=== Material for this exercise ===

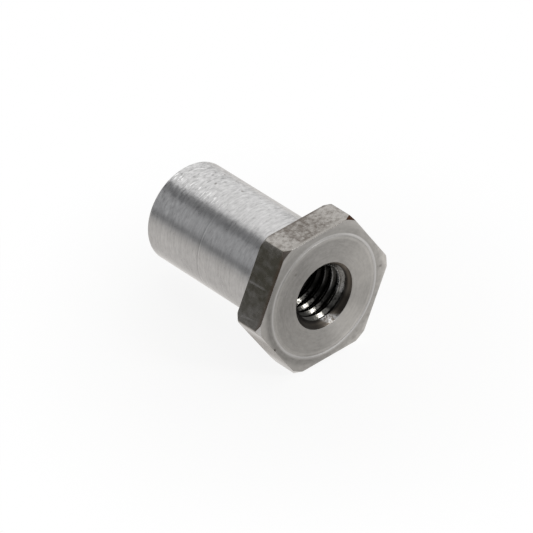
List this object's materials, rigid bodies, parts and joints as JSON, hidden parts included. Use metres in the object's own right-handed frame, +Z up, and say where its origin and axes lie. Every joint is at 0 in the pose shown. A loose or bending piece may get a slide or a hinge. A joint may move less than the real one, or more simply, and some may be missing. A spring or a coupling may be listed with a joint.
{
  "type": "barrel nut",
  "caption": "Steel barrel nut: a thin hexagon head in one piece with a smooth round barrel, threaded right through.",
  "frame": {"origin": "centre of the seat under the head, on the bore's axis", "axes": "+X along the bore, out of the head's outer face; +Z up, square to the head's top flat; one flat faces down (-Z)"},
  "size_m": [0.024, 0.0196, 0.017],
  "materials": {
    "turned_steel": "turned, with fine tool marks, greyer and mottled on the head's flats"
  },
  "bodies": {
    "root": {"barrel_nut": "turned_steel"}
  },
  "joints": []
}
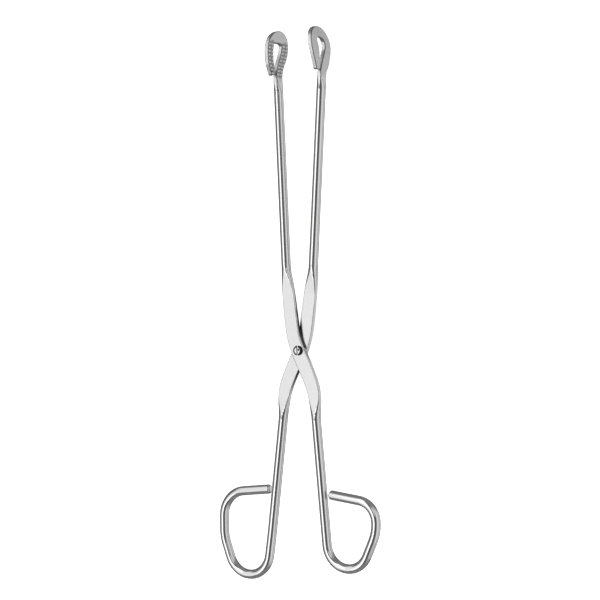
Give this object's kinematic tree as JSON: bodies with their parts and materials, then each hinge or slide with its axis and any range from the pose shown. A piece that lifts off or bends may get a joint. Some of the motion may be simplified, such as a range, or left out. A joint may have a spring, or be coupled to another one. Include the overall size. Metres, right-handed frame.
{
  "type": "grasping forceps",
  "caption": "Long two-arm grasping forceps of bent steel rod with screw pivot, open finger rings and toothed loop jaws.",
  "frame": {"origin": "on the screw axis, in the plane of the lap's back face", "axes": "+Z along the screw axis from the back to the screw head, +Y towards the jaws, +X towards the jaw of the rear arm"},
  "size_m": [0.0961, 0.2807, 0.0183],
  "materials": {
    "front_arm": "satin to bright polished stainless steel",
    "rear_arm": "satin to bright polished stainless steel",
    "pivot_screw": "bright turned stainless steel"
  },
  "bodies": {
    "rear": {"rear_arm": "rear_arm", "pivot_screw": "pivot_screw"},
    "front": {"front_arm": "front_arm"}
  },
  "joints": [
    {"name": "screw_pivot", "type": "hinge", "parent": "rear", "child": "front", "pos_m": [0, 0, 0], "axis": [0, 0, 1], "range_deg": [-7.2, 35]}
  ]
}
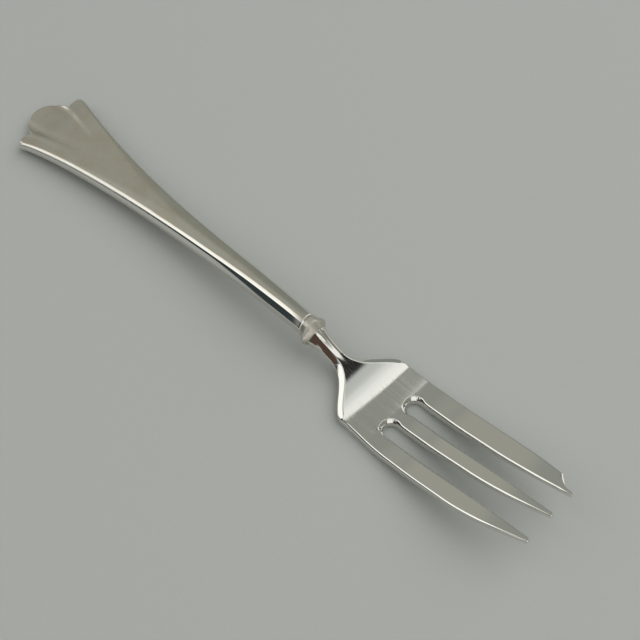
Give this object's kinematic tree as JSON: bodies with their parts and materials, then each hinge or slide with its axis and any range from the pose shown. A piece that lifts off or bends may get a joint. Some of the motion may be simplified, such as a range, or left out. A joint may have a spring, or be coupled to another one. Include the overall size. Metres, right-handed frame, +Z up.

===

__Required task__
Exact output of every entry is required.

__Worked solution__
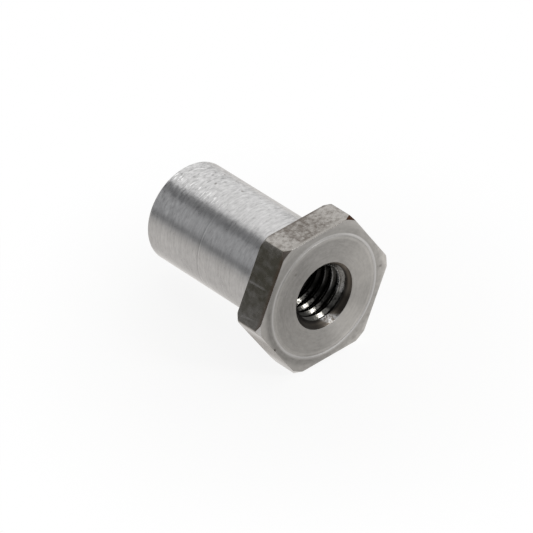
List this object's materials, rigid bodies, parts and joints as JSON, hidden parts included. Use metres in the object's own right-handed frame, +Z up, and say where its origin and axes lie. Every joint is at 0 in the pose shown. A loose or bending piece may get a slide or a hinge. A joint may move less than the real one, or more simply, and some may be missing. A spring or a coupling may be listed with a joint.
{
  "type": "barrel nut",
  "caption": "Steel barrel nut: a thin hexagon head in one piece with a smooth round barrel, threaded right through.",
  "frame": {"origin": "centre of the seat under the head, on the bore's axis", "axes": "+X along the bore, out of the head's outer face; +Z up, square to the head's top flat; one flat faces down (-Z)"},
  "size_m": [0.024, 0.0196, 0.017],
  "materials": {
    "turned_steel": "turned, with fine tool marks, greyer and mottled on the head's flats"
  },
  "bodies": {
    "root": {"barrel_nut": "turned_steel"}
  },
  "joints": []
}
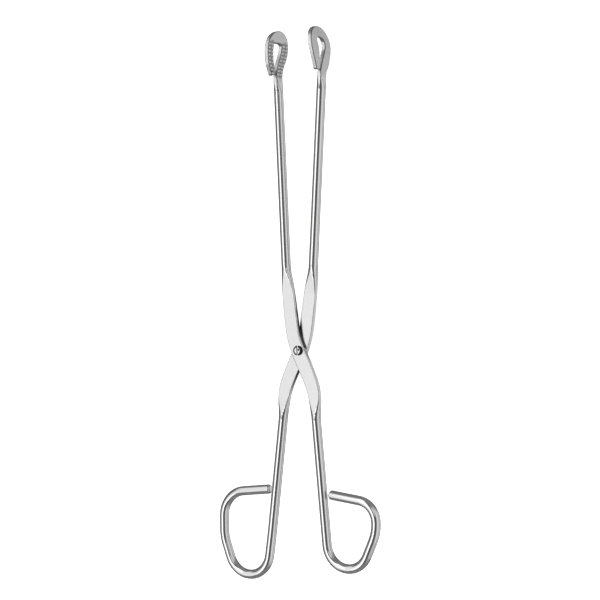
Give this object's kinematic tree as JSON: bodies with their parts and materials, then each hinge or slide with its axis and any range from the pose shown. A piece that lifts off or bends may get a joint. Some of the motion may be simplified, such as a range, or left out. A joint may have a spring, or be coupled to another one. Include the overall size. Metres, right-handed frame.
{
  "type": "grasping forceps",
  "caption": "Long two-arm grasping forceps of bent steel rod with screw pivot, open finger rings and toothed loop jaws.",
  "frame": {"origin": "on the screw axis, in the plane of the lap's back face", "axes": "+Z along the screw axis from the back to the screw head, +Y towards the jaws, +X towards the jaw of the rear arm"},
  "size_m": [0.0961, 0.2807, 0.0183],
  "materials": {
    "front_arm": "satin to bright polished stainless steel",
    "rear_arm": "satin to bright polished stainless steel",
    "pivot_screw": "bright turned stainless steel"
  },
  "bodies": {
    "rear": {"rear_arm": "rear_arm", "pivot_screw": "pivot_screw"},
    "front": {"front_arm": "front_arm"}
  },
  "joints": [
    {"name": "screw_pivot", "type": "hinge", "parent": "rear", "child": "front", "pos_m": [0, 0, 0], "axis": [0, 0, 1], "range_deg": [-7.2, 35]}
  ]
}
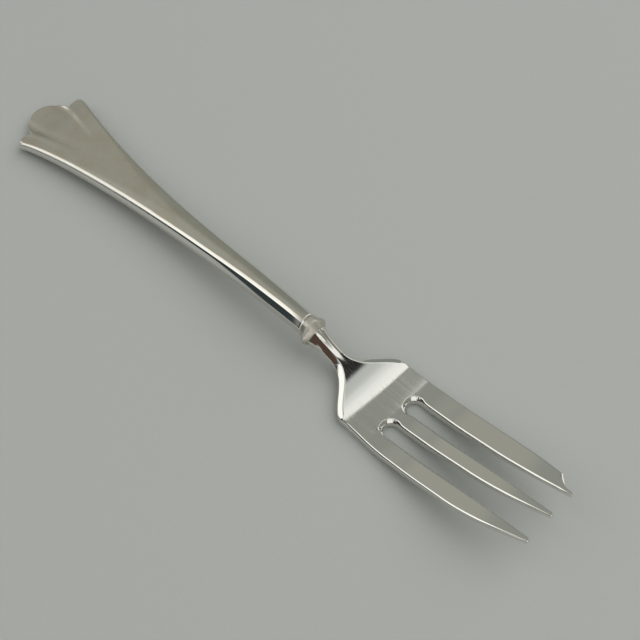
Give this object's kinematic tree as JSON: bodies with their parts and materials, then each hinge or slide with its axis and any range from the pose shown. A piece that lifts off or bends may get a joint. Some of the motion may be simplified, such as a range, or left out. A joint may have a spring, or be coupled to another one. Include the overall size. Metres, right-handed frame, +Z up.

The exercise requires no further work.